For too many people, politics has become a kind of secular baptism, a ritual washing away of sins. You can be careless with those closest to you, even cruel, and still believe yourself virtuous. All it takes is spending a Saturday on X hurling righteous abuse at ‘right-wing bigots’ and, hey presto, you’re absolved.
That smug worldview might look harmless when it is just an old pal excusing his shabby behaviour. But since last week, we have witnessed the same mentality on the global stage, after American conservative activist Charlie Kirk was assassinated for his political beliefs.
And what was the response from the ‘Be Kind’ brigade? Not outrage. Not grief. Not even the faintest curiosity about how the alleged gunman could come to find Kirk’s conservative and Christian beliefs so dangerous that he believed those who advocated for them in public needed to be shot.

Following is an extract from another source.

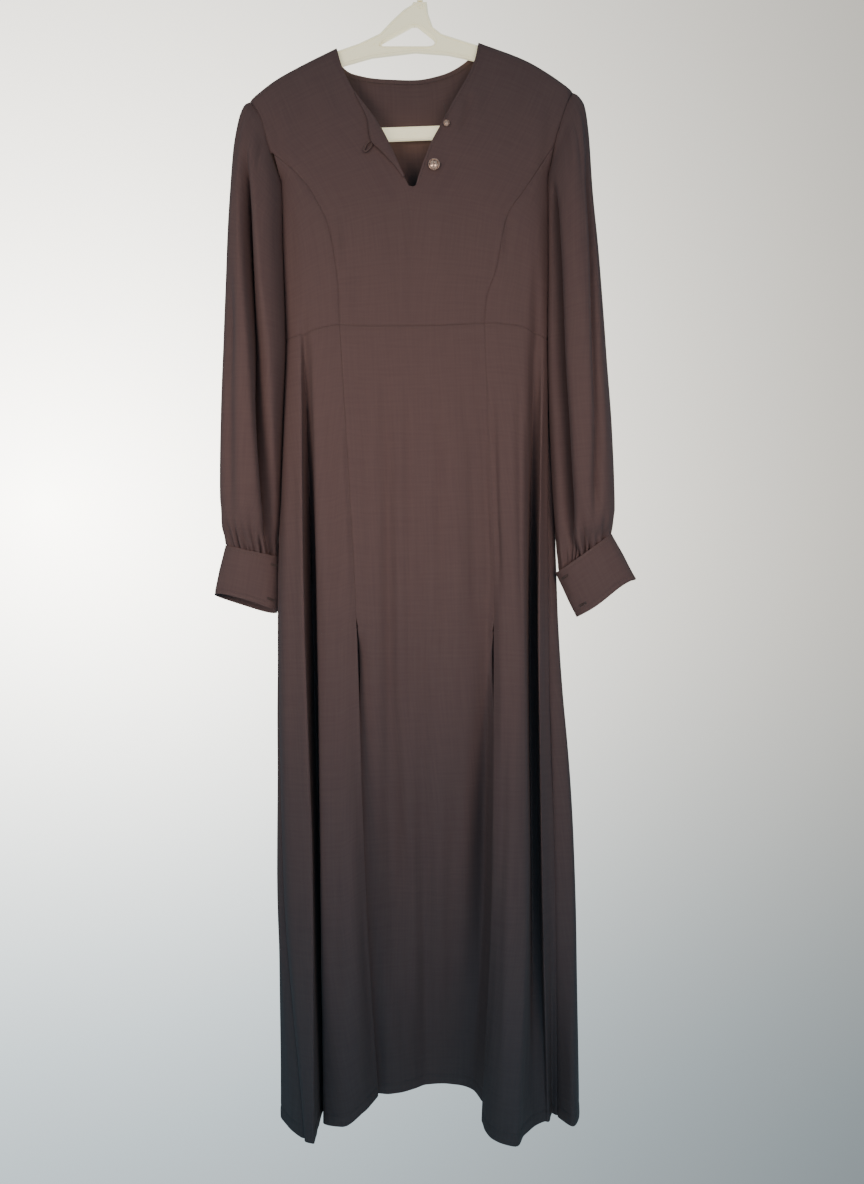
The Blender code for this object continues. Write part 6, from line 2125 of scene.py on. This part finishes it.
def sleeves(form: BodyForm, room: SewingRoom) -> tuple[Sleeve, Sleeve]:
    """The left and the right sleeve, with their sections and folds."""
    left = Sleeve("left", form, room, form.armhole_left, 0, (
        ("cap", -219, -207, -173.2, -307, 14, 0),
        ("cap puff", -228, -231, -172.4, -318, 21, 0),
        ("upper arm", -233, -264, -172.0, -336, 28, 1),
        ("arm", -237, -325, -171.8, -375, 35, 2),
        ("above elbow", -240.5, -392, -170.2, -422, 40, 3),
        ("elbow", -244.5, -499, -168.0, -508, 44, 4),
        ("forearm", -248.5, -600, -172.2, -603, 46, 5),
        ("full part", -250, -680, -174.6, -682, 45, 6),
        ("above gathers", -250, -722, -176.4, -732, 38, 9),
        ("gathers", -247, -748, -177.4, -762, 27, 11),
        ("cuff seam", -244.5, -759, -178.2, -774, 21.5, 12),
    ), (
        ("front valley", 57, 150, 0.05, 1.0, 34.0, 11),
        ("outer front hollow", 30, 62, 0.30, 0.97, 6.5, 15),
        ("back valley", 300, 238, 0.10, 1.0, 16.0, 18),
        ("back hollow", 250, 292, 0.40, 0.97, 7.0, 16),
    ), (-259, -818, -175.5, -842, 19, 14), 21)
    right = Sleeve("right", form, room, form.armhole_right, 1, (
        ("cap", 197, -195, 159.8, -298, 14, 0),
        ("cap puff", 205.5, -208, 159.4, -309, 21, 0),
        ("upper arm", 210, -236, 159.6, -328, 28, 1),
        ("arm", 215.5, -318, 159.9, -368, 35, 2),
        ("above elbow", 221.5, -380, 160.4, -414, 40, 3),
        ("elbow", 232.5, -524, 160.4, -530, 44, 2),
        ("forearm", 239, -610, 163.0, -616, 46, 0),
        ("full part", 241.5, -680, 165.8, -690, 45, -2),
        ("above gathers", 242, -718, 168.6, -742, 37, -4),
        ("gathers", 240.5, -734, 171.0, -775, 26, -5),
        ("cuff seam", 238, -744, 172, -793, 20.5, -6),
    ), (
        ("front valley", 150, 134, 0.02, 1.0, 26.0, 13),
        ("outer front hollow", 34, 82, 0.04, 0.97, 9.0, 9),
        ("back valley", 246, 290, 0.10, 1.0, 16.0, 18),
        ("back hollow", 305, 248, 0.40, 0.97, 6.5, 16),
    ), (268, -797, 195, -846, 18, -6), 33, gather_lean=12.0, tilt=0.0, wave=2.6)
    return left, right


def main() -> None:
    """Build the dress and the studio in order."""
    logging.basicConfig(level=logging.INFO, format="%(message)s")
    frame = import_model()
    room = SewingRoom(CrepeWeave().dress(), BiasTube().dress(), SewingThread().dress())
    # the ivory hanger plastic gets a painted glow of 0.82, painted darker in its corners by occlusion
    ivory = MouldedPlastic("moulded_polypropylene_ivory", "#f6ecc8", "#eee2ba", 0.46, 1.3, 0.22, 0.0, 0.82)
    horn = MouldedPlastic("polished_resin_horn", "#6b5147", "#3f2e28", 0.26, 2.0, 0.05, 0.5).dress()
    form = BodyForm()
    Bodice(form, room).build()
    NeckTrim(form, room, CutPearl().dress()).build()
    Hanger(room, ivory.dress(), frame["nodes"]).build()
    for name, node in frame["nodes"].items():
        if name.startswith("cuff_button"):
            redress(node, horn)
    Skirt(form, room).build()
    for sleeve in sleeves(form, room):
        sleeve.build()
    Studio().build()


if __name__ == "__main__":
    main()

No, the reflex instead was tribal. The only question many cared about was: ‘Which side was he on?’
A more grotesque response is hard to imagine. If your first instinct on hearing of a murder in broad daylight is to reach for the ideological scorecard, you have already surrendered your humanity.

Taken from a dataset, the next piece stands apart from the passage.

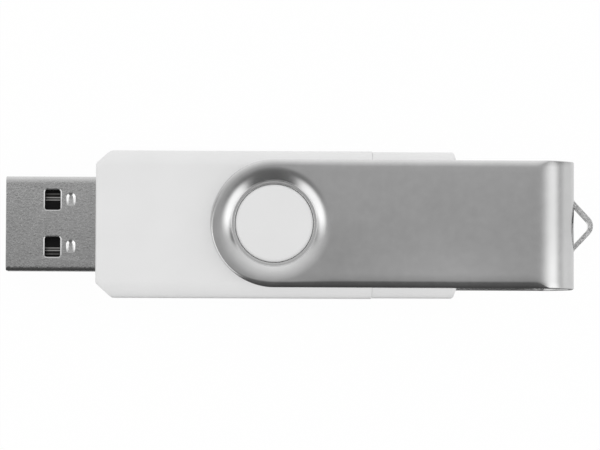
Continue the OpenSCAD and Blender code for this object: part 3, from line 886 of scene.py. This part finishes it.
# --------------------------------------------------------------------------
# shader helpers
# --------------------------------------------------------------------------
class Graph:
    """Short ways to add nodes to a node tree. Inputs take a socket or a value;
    an underscore in an input's keyword stands for a space."""

    def __init__(self, tree):
        self.tree = tree
        self.nodes = tree.nodes

    def feed(self, socket, value):
        if isinstance(value, bpy.types.NodeSocket):
            self.tree.links.new(value, socket)
        else:
            socket.default_value = value

    def fill(self, node, **inputs):
        for name, value in inputs.items():
            self.feed(node.inputs[name.replace("_", " ")], value)

    def new(self, kind, **inputs):
        node = self.nodes.new("ShaderNode" + kind)
        self.fill(node, **inputs)
        return node

    def math(self, operation, *values):
        node = self.new("Math")
        node.operation = operation
        for socket, value in zip(node.inputs, values):
            self.feed(socket, value)
        return node.outputs[0]

    def add(self, first, second):
        return self.math("ADD", first, second)

    def sub(self, first, second):
        return self.math("SUBTRACT", first, second)

    def mul(self, first, second):
        return self.math("MULTIPLY", first, second)

    def div(self, first, second):
        return self.math("DIVIDE", first, second)

    def span(self, value, low, high, start=0.3, end=0.7):
        """Map start..end to low..high."""
        return self.new("MapRange", From_Min=start, From_Max=end, To_Min=low,
                        To_Max=high, Value=value).outputs["Result"]

    def ramp(self, value, stops):
        """Colour ramp from (position, colour) stops."""
        node = self.new("ValToRGB")
        elements = node.color_ramp.elements
        for element, (position, color) in ((elements[0], stops[0]),
                                           (elements[1], stops[-1])):
            element.position = position
            element.color = (*color, 1)
        for position, color in stops[1:-1]:
            elements.new(position).color = (*color, 1)
        self.feed(node.inputs["Fac"], value)
        return node.outputs["Color"]

    def color(self, *channels):
        node = self.new("CombineColor")
        for socket, value in zip(node.inputs, channels):
            self.feed(socket, value)
        return node.outputs[0]

    def grey(self, value):
        return self.color(value, value, value)

    def split(self, vector):
        node = self.new("SeparateXYZ")
        self.feed(node.inputs[0], vector)
        return node.outputs

    def mix(self, fraction, first, second):
        node = self.new("MixShader")
        for socket, value in zip(node.inputs, (fraction, first, second)):
            self.feed(socket, value)
        return node.outputs[0]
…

Across the progressive media, the script was familiar. Gleeful libels were spread about a 31-year-old father of two. Violence was suddenly rebranded as a legitimate moral option.

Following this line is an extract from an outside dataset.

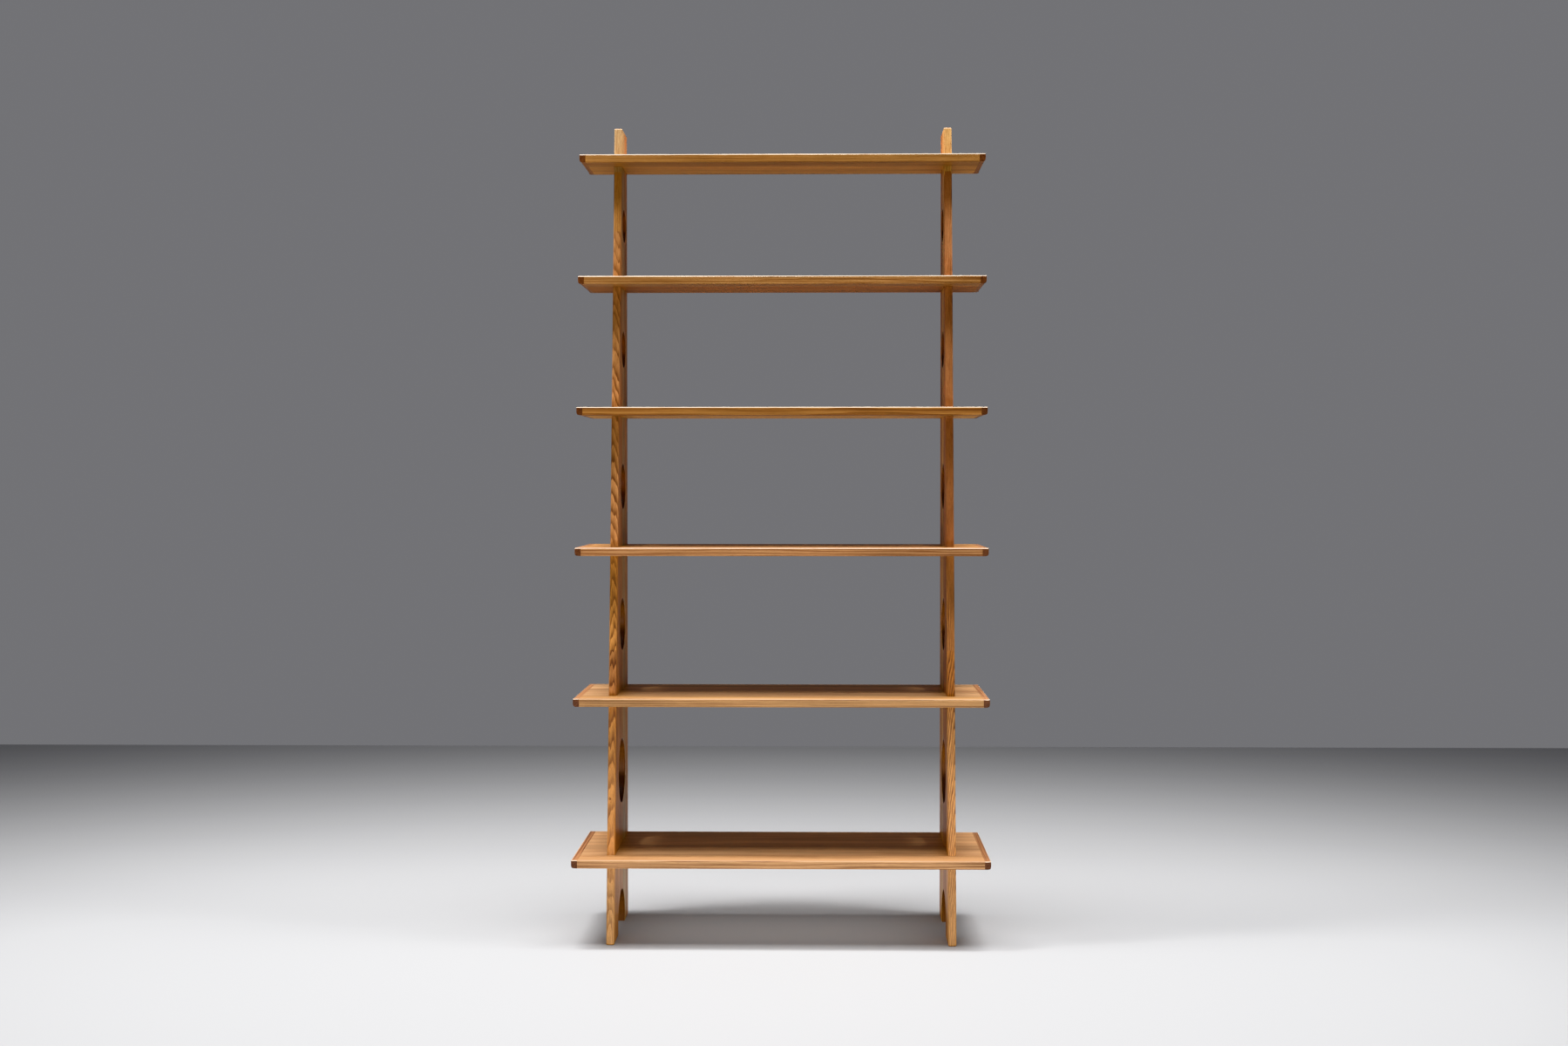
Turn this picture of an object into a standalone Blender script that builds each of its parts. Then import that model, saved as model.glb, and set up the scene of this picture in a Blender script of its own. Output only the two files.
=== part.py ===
"""Open bookcase of two tapering, pierced uprights and six cross-lapped shelves.

Metres, +Z up. X runs along the shelves and -Y is the front. The origin is on the floor, under
the middle of the whole piece. Every shelf is slotted from its rear edge and every upright is
notched from its front edge, and the two slide together as an egg crate does.
"""
import math

import bmesh
import bpy

# Shelves
shelf_length = 1.025
board_thickness = 0.020
bottom_shelf_depth = 0.410
top_shelf_depth = 0.205
end_overhang = 0.081
front_overhang = 0.070
batten_width = 0.015
batten_underside_radius = 0.010
shelf_arris = 0.002

# Heights, from the floor to a shelf's top face and between a shelf and the one above it
bottom_shelf_height = 0.218
bottom_bay_height = 0.370
bay_height_step = 0.020
horn_height = 0.079

# Round holes in the uprights, one in each bay, from the lowest bay up
hole_1_diameter = 0.160
hole_2_diameter = 0.130
hole_3_diameter = 0.112
hole_4_diameter = 0.090
hole_5_diameter = 0.080
hole_diameters = (hole_1_diameter, hole_2_diameter, hole_3_diameter, hole_4_diameter, hole_5_diameter)

# How far the middles of two of the holes lie below the middle of their bay
hole_2_drop = 0.006
hole_3_drop = 0.013
hole_drops = (0, hole_2_drop, hole_3_drop, 0, 0)

# Uprights and their feet
upright_arris = 0.0035
arch_radius = 0.084
arch_leg_height = 0.014
rear_foot_depth = 0.090
notch_depth_share = 0.5

# Tongues cut on the shelf boards and front strips
tongue_thickness_share = 0.32
tongue_length_share = 0.5
tongue_setback = 0.012

# Clearance between touching pieces, length of a cut past the face it leaves, and facets
fit_gap = 0.0003
overrun = 0.010
arris_segments = 3
facet_length = 0.0105
least_facets = 12
sharp_angle = math.radians(35)

# Sizes that follow from the ones above
bay_count = len(hole_diameters)
bay_heights = [bottom_bay_height - bay_height_step * bay for bay in range(bay_count)]
shelf_heights = [bottom_shelf_height + sum(bay_heights[:shelf]) + board_thickness * shelf
                 for shelf in range(bay_count + 1)]
total_height = shelf_heights[-1] + horn_height
depth_slope = (top_shelf_depth - bottom_shelf_depth) / (shelf_heights[-1] - shelf_heights[0])
back_y = bottom_shelf_depth / 2
upright_x = shelf_length / 2 - end_overhang - board_thickness / 2
half_thickness = board_thickness / 2
tongue_thickness = board_thickness * tongue_thickness_share
tongue_length = batten_width * tongue_length_share
panel_end = shelf_length / 2 - batten_width - fit_gap


def shelf_depth(height):
    """Depth of a shelf at a height, on the straight line from the bottom shelf to the top one."""
    return bottom_shelf_depth + depth_slope * (height - shelf_heights[0])


def upright_depth(height):
    """Depth of an upright at a height, from its upright rear edge to its sloping front edge."""
    return shelf_depth(height) - front_overhang


def linear(value):
    """Linear light of one 8-bit colour value."""
    share = value / 255
    return share / 12.92 if share <= 0.04045 else ((share + 0.055) / 1.055) ** 2.4


def wood(name, red, green, blue, roughness):
    """Principled material of one wood tone, from its 8-bit colour."""
    material = bpy.data.materials.new(name)
    material.use_nodes = True
    shader = material.node_tree.nodes["Principled BSDF"]
    shader.inputs["Base Color"].default_value = (linear(red), linear(green), linear(blue), 1)
    shader.inputs["Roughness"].default_value = roughness
    shader.inputs["Metallic"].default_value = 0
    return material


def empty(name, location, parent=None):
    """Empty that carries one sub-assembly."""
    holder = bpy.data.objects.new(name, None)
    holder.location = location
    holder.parent = parent
    bpy.context.collection.objects.link(holder)
    return holder


def place(name, bm, parent, material=None):
    """Turn a bmesh into a named object under its parent."""
    bmesh.ops.recalc_face_normals(bm, faces=bm.faces)
    mesh = bpy.data.meshes.new(name)
    bm.to_mesh(mesh)
    bm.free()
    piece = bpy.data.objects.new(name, mesh)
    piece.parent = parent
    if material:
        mesh.materials.append(material)
    bpy.context.collection.objects.link(piece)
    return piece


def add_box(bm, low, high):
    """Box between two corners."""
    made = bmesh.ops.create_cube(bm, size=1)["verts"]
    for vert in made:
        for axis in range(3):
            vert.co[axis] = high[axis] if vert.co[axis] > 0 else low[axis]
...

It’s worth considering what the response would have been had the roles been reversed – a left-wing speaker gunned down by a right-wing zealot. America would likely be in flames. There would be riots, candlelit vigils, sombre hashtags and earnest think-pieces drawing solemn parallels with every assassination from John F Kennedy to John Lennon. Instead, the Guardian and the Irish Times dusted off their sanctimonious lists of Charlie Kirk’s worst quotes, as if to say: ‘See? That’s what you get when you’re a right-wing bigot.’
And this is where the left-right charade collapses into farce. Once upon a time those definitions meant something. Now they are little more than Hogwarts houses for overgrown teenagers.
Today, to raise ethical concerns about medical experimentation on children is ‘right-wing’. To question the wisdom of men competing in women’s sports is ‘right-wing’. To say you like your own culture is ‘right-wing’, too. Patriotism is effectively cast as racism.
It wasn’t always this absurd. The concept of a political ‘left’ and ‘right’ began during the French Revolution, dividing those who wanted greater democratic rights, wealth redistribution and reform from those who defended the status quo and the monarchy. This was a genuine contest of ideas – change versus preservation.
Today, these distinctions have all but dissolved. ‘Right-wing’ is a catch-all slur for anyone with an unfashionable opinion. ‘Left-wing’ has become a badge of virtue. What was once a serious clash of philosophies is now a playground insult hurled at whoever irritates you.
Being a good person isn’t about flags or slogans. It’s about the hard, unglamorous stuff: telling the truth, being kind when you’re tired, listening in good faith, showing restraint and refusing to give in to cruelty. And hardest of all, finding the courage to be the lone voice asking, ‘Have you no sense of decency?’.
Yet the lefty still pats himself on the back, convinced he holds a permanent ‘good person’ pass – lifetime validity, no questions asked. But that’s the fantasy. Decency is tested when it costs you, when nobody is watching, when there is no applause.
Your politics don’t make you good. They never did. They never will.